Wednesday, February 27, 2013

Waiting

I am waiting for spring to come with something approaching desperation. It hasn't been the coldest winter, and it certainly hasn't been the snowiest, but it has been gray and dreary and rainy and long. Does sunshine even exist? Is there such a thing as a warm breeze? Is there anything but this flat light and this thoroughly drenched, cold, muddy ground? Spring seems impossible — a fantasy. I am waiting.

This morning I read Psalm 130, and this verse struck me: "I wait for the Lord more than watchmen wait for the morning, more than watchmen wait for the morning."

I am not big on the waiting.

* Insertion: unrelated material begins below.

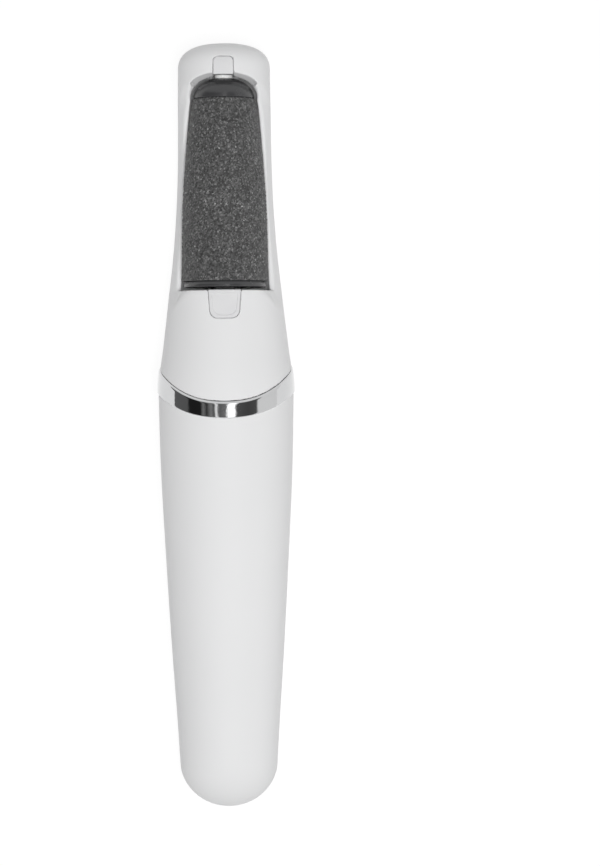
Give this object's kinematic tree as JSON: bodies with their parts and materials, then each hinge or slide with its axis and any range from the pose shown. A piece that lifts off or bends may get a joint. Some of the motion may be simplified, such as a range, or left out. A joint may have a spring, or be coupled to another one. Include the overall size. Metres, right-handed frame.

I tend to take the short view, focus on the now. I am an American Christian, immersed in my culture. We don't wait.

But lately I have been pondering the ways that God is reflected in the realities of daily life. If we would pause and reflect, we might see a bit more clearly. So this morning what I see is that it is possible to wait for God, for heaven, for the real life — the life to come — with true yearning and desperation. This is winter's lesson for me this morning. "I wait for the Lord, my whole being waits, and in his word I put my hope."